Watanabe simplifie ainsi grandement le propos du manga en terme narratif pour le retranscrire au mieux par l’expérimentation formelle. Cela fonctionne souvent mais n’est pas dénué d’écueils dommageables. Le point de vue se réduit essentiellement à celui de la jeune héroïne Ruka et fait du film un coming of age où l’énigme à résoudre est également celle de son passage à la maturité. Le trouble amoureux et charnel est ainsi plus appuyé dans le film à travers son lien avec Umi et Sora, rendant certaine situations plus ambiguës, mais réduit aussi en termes de caractérisation la fascination que suscitent les deux enfants de la mer. Watanabe mise avant tout sur l’étrangeté qu’ils dégagent (le chara-design respecte brillamment le trait de Igarashi dans ces visages et regards à mi-chemin entre vide et grande expressivité) mais uniquement dans leur lien à Ruka. 

On peut regretter l’absence des flashbacks du manga qui définissaient Umi et Sora (et leur semblables) comme de véritables légendes maritimes ayant traversées le temps et bouleversés la vie de ceux qui avaient pu croiser leur route. Cela élevait le propos en les plaçant dans un ensemble plus vaste, et servait donc de judicieuse transition avant la bascule plus métaphysique du récit. De même les rapports filiaux et/ou d’amitiés contrariées entre les personnages océanographes d’Anglade et Jim disparaissent complètement, ce qui simplifie encore l’arrière-plan et les sous-intrigues du manga.

L’adaptation a ses nécessités de condensation bien évidemment (il manque peut-être un quart d’heure qui aurait rendu l’ensemble plus fluide) mais ce sont des petits manques qui rendent finalement la narration assez répétitive, boiteuse et simplifiée. Heureusement les émois existentiels (notamment la séparation de ses parents) de Ruka sont magnifiquement traduits. Watanabe joue tout d’abord d’un habile équilibre entre étrangeté et photoréalisme (et de saisissants effets cell-shading) dans les déambulations urbaines de Ruka, dans le rendu des multiples créatures sous-marines rencontrées… Si la grande question du « mystère de la vie » au cœur du manga est laborieusement amenée dans la dramaturgie, le vertige des sens est absolument stupéfiant formellement. 

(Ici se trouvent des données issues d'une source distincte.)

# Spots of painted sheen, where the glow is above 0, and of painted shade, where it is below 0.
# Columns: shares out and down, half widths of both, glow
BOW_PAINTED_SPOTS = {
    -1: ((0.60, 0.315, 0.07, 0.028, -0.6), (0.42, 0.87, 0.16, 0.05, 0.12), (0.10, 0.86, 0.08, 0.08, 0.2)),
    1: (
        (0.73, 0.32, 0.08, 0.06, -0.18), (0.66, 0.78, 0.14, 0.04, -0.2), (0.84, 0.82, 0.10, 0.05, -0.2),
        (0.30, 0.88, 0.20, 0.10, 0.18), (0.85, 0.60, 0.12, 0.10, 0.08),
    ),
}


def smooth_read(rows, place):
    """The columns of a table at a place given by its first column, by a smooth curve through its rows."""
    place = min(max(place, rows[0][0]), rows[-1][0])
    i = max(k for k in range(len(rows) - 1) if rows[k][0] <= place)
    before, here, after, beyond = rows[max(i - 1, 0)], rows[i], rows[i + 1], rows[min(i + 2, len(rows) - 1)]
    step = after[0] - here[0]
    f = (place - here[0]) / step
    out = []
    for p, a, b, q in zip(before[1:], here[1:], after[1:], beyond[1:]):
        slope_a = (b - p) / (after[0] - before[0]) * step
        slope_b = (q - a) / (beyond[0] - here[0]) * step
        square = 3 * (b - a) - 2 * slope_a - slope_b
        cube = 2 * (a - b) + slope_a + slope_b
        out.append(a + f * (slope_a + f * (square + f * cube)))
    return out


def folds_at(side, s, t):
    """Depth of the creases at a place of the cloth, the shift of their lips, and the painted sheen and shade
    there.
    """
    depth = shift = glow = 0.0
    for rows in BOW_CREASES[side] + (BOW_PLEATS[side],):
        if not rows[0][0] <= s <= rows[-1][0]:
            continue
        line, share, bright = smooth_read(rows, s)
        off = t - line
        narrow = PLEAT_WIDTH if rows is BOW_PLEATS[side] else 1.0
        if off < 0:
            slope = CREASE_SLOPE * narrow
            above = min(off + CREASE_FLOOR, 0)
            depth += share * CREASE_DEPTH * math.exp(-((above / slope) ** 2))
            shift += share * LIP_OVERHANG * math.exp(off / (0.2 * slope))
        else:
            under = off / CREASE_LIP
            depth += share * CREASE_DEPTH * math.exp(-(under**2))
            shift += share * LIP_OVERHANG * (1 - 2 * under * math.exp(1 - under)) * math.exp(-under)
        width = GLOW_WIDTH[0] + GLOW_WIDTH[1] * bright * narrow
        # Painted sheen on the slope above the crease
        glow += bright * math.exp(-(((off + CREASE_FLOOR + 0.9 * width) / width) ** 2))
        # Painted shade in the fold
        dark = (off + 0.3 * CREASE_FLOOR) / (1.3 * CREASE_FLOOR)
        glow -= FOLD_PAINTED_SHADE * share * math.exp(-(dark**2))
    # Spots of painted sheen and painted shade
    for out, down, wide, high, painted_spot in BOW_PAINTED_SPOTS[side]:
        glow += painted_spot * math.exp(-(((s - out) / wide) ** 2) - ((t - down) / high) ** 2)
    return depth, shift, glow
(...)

Les jeux de lumières, la bascule brillante entre différents techniques d’animations et une intégration parfaite des effets numériques, se mettent au service d’une impressionnante séquence psychédélique à la 2001 dont le foisonnement ne nous éloigne jamais des enjeux à l’échelle plus intimes liés à Ruka. L’onirisme ambiant ne s’égare pas mais trouble de bout en bout sur une musique où Joe Hisaishi s’éloigne des grandes mélopées symphoniques à la Ghibli pour un travail où il accompagne plus qu’il ne cherche à sublimer la sidération du spectateur face au spectacle. Malgré quelques réserves donc, un splendide  et hypnotique livre d’images.